Clients do not sit waiting for the next email. They have jobs, families, and full lives, and a well-run project should occupy a proportion of their attention rather than dominate it. What they need is not constant contact. What they need is to feel, when they do think about the project, that they are in safe hands.

Silence between touchpoints is not, in itself, a problem. It becomes one only when the preceding touchpoint has left the client without sufficient orientation: when they don’t know where they are in the process, what is happening, or when they will next hear something. In that condition, silence feels like abandonment. The client begins to chase, to worry, to lose confidence in the designer's grip on the project.

If you aren’t in the habit of, for example, sending a weekly update email (regardless of whether anything has happened or not), perhaps you do need to insert more communication into the gap. An extra update, an interim email, another check-in. However, once your communications schedule is complete, gaps shouldn’t be a problem. At this point, the problem is most likely the touchpoint that preceded it: the meeting that ended without a clear statement of next steps, the document that was sent without context, the presentation that closed without telling the client what happens now. Fix that, and the silence takes care of itself.


The setup - the most neglected communication job in practice 

Every high-stakes moment in the client journey has a communication job that belongs to the minutes just before it. Not a new document, not an additional meeting - often a single well-framed paragraph, spoken or written, that tells the client what they are about to see, what they are being asked to do with it, and what the designer has drawn on in creating it.

This sounds modest.

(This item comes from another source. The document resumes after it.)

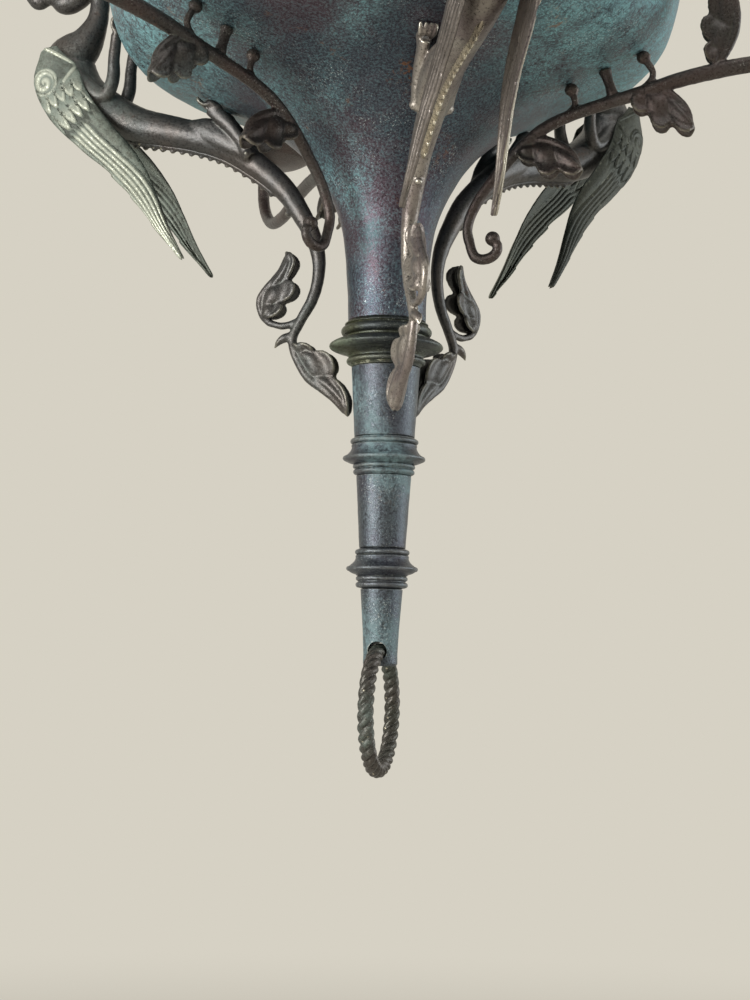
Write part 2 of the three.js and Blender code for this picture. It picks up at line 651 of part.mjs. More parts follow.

Its effect is not.

I once presented a concept to a client who very specifically had asked for an all-white room. As I revealed the materials palette (including textural and tonal variation, some off-whites, warm whites, neutrals) she completely lost it, there were tears, shouting, foot-stamping. A whole meeting wasted, and - worse - a point where trust hung in the balance. A monochromatic scheme needs texture and tone in order to achieve drama, but she knew none of that when she walked in. She simply saw something different from what she had asked for, without the reasoning that made it the right answer, and she reacted accordingly. We rescheduled. I bought her a book - The White Room. We looked at the book together, and noticed how varied palettes in ‘all-white rooms’ actually are. She relaxed and approved the scheme.

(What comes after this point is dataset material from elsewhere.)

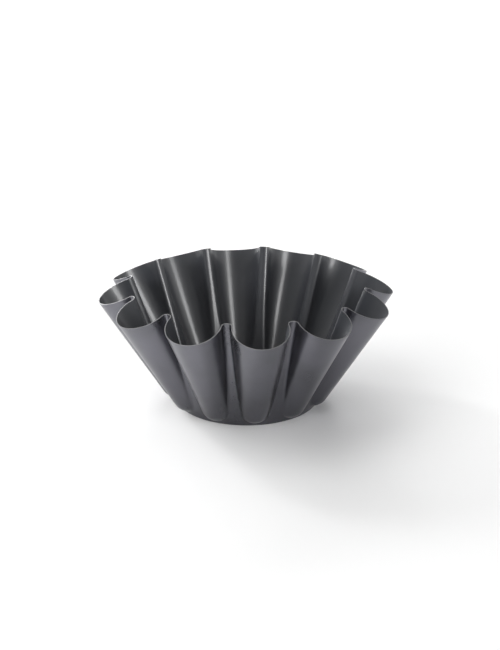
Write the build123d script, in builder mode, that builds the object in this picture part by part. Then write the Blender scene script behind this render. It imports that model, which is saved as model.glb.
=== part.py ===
from build123d import *
import os
from math import asin, atan, atan2, cos, hypot, pi, sin, tan

# Fluted brioche mould: one pressed steel sheet with a non-stick film on each face.
# The origin is the centre of the flat base, +Z is up, and a flute points along +X.
# All diameters are taken over the outside of the finished mould.

# Whole mould
rim_diameter = 220.0      # across the outermost points of two opposite flutes
ridge_diameter = 175.5    # across the tips of two opposite ridges, at the rim
base_diameter = 107.6     # where the wall between the flutes would meet the table
ridge_height = 92.0       # of the rim at a ridge tip
rim_drop = 10.5           # how much lower the rim is at the middle of a flute
flute_count = 12

# Sheet and films
steel_thickness = 0.5
film_thickness = 0.05

# Flutes: ball-ended tapered troughs that lean outwards
foot_radius = 11.4        # of the ball that ends each flute near the base
foot_lift = 3.1           # from the table up to that ball
foot_reach = 0.15         # of the ball's centre beyond the base circle
ridge_width = 6.8         # of the land left between two flutes, at the rim

# Rounded corners, on the outside of the finished mould
groove_radius = 2.7       # where a flute runs out of the ridge beside it
base_edge_radius = 1.5    # round the base

overrun = 2.0             # how far cutting bodies pass the faces that they cut
halvings = 50             # steps in the search for a flute's half angle

# Worked out from the sizes above
rim_radius = rim_diameter / 2
ridge_radius = ridge_diameter / 2
base_radius = base_diameter / 2
rim_height = ridge_height - rim_drop
wall_slope = atan((ridge_radius - base_radius) / ridge_height)
foot_centre_radius = base_radius + foot_reach
foot_centre_height = foot_radius + foot_lift

# The rim is trimmed on a sphere round a point on the axis below the table, so that
# the wall has about the same slanted length at a flute as at a ridge.
trim_centre = (rim_radius**2 + rim_height**2 - ridge_radius**2 - ridge_height**2) / (
    2 * (rim_height - ridge_height)
)
trim_radius = hypot(ridge_radius, ridge_height - trim_centre)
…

The fix was not a different concept. It was a better opening to the meeting that was already scheduled - two minutes of context (of education, of demonstrating why they pay you the big bucks) before anything was shown, explaining what she was about to see and why. That is the whole intervention. Remembering that your client doesn’t know what you know, and won’t unless you tell them.

Investment presentations carry the same risk, and most designers are even less likely to set them up well, because they are anxious about them. This is precisely the problem. Anxiety about a difficult moment tends to produce avoidance of the very preparation that would defuse it.

When my mother was learning to drive, my father took her to an empty airfield to practise. In the middle of acres of tarmac there was a single brick. They both saw it. She locked onto it. As she set off directly towards it, my father wondered: would pass it to the left or the right, or aim to straddle it? She didn't. K'dunk. K'dunk. She drove straight over the brick.

The designer who approaches an investment presentation without setup, because the anxiety of the conversation has crowded out the preparation, tends to get the conversation they feared. The setup is not a new task. It is the existing meeting, addressed more roundly.


Writing the follow-up with intention 

Most practices send some form of post-meeting follow-up. The question worth asking is what it is actually doing. A note that records decisions and confirms next steps is useful. A note that also reflects back what the designer understood - what the client said, what mattered to them, what shaped the thinking that will follow - does something considerably more: it tells the client they were heard.

With AI today, recording meetings (with client approval, and with clear protocols around privacy, storage, etc.) makes the production of meticulous and personal records both easy and speedy.

The brief for the project is the clearest example of this distinction. Almost every designer produces one. But how many write it as a document the client will read and recognise themselves in? A brief written as a technical internal record is a missed opportunity. The same information, written to show the client that their life, their priorities, and their particular anxieties informed every decision that follows, is one of the most powerful trust-building documents in the entire process. It costs nothing extra to produce. It requires only a shift in how it is written, and who it is written for.

One follow-up note written with genuine intention does more than several written on autopilot.


What everything else is saying 

There is a category of communication that appears on no client journey map because it belongs across every item: the invoice; the out-of-office message; the email signature; the tone of the routine project update; how an unexpected call is handled. None of these might feel like communication strategy, but all of them are.

They are not opportunities to insert messaging. They are touchpoints that are already sending a message, and unless you are intentional here, that message may be quietly working against everything the formal communications are trying to establish. A practice whose proposals are warm, considered, and client-centred, but whose invoices are cold and transactional and whose routine updates read like admin, is telling two different stories about who it is. Clients may not consciously notice the dissonance, but they will feel it.

The audit question here is not "what should I add?" It is simply "is everything consistent and aligned with brand positioning?" Consistency is what makes a client feel they are dealing with a practice that has thought about them, not merely processed them.


The audit as a one-time investment 

I think that every practice should review all client-facing comms at least every couple of years. This should be a single honest read of the practice as a client moves through it, followed by a small number of targeted adjustments to the touchpoints that are not yet doing their full job. Once those adjustments are in place, the system works, not because it has been made more elaborate, but because it has been made more intentional.

Coming back round to Alex Dauley's campaign. When a client fails to appreciate the scope of what you do, when they receive a presentation flatly, when they push back on your value or disengage from the process, the instinct is to look at them - at their taste, their budget anxiety, their difficulty. The more useful question is what they were given to work with before that moment arrived.

A client who feels genuinely held throughout a project, who has been oriented at every significant turn, who has never been left to decode a document alone or sit in a silence they did not understand - that client does not tend to behave badly. When they do, the client journey and the communications that run through it are the first place to look. Not as an act of self-criticism, but as a professional audit.

The map is already there. The question is: what has it been telling your clients along the way?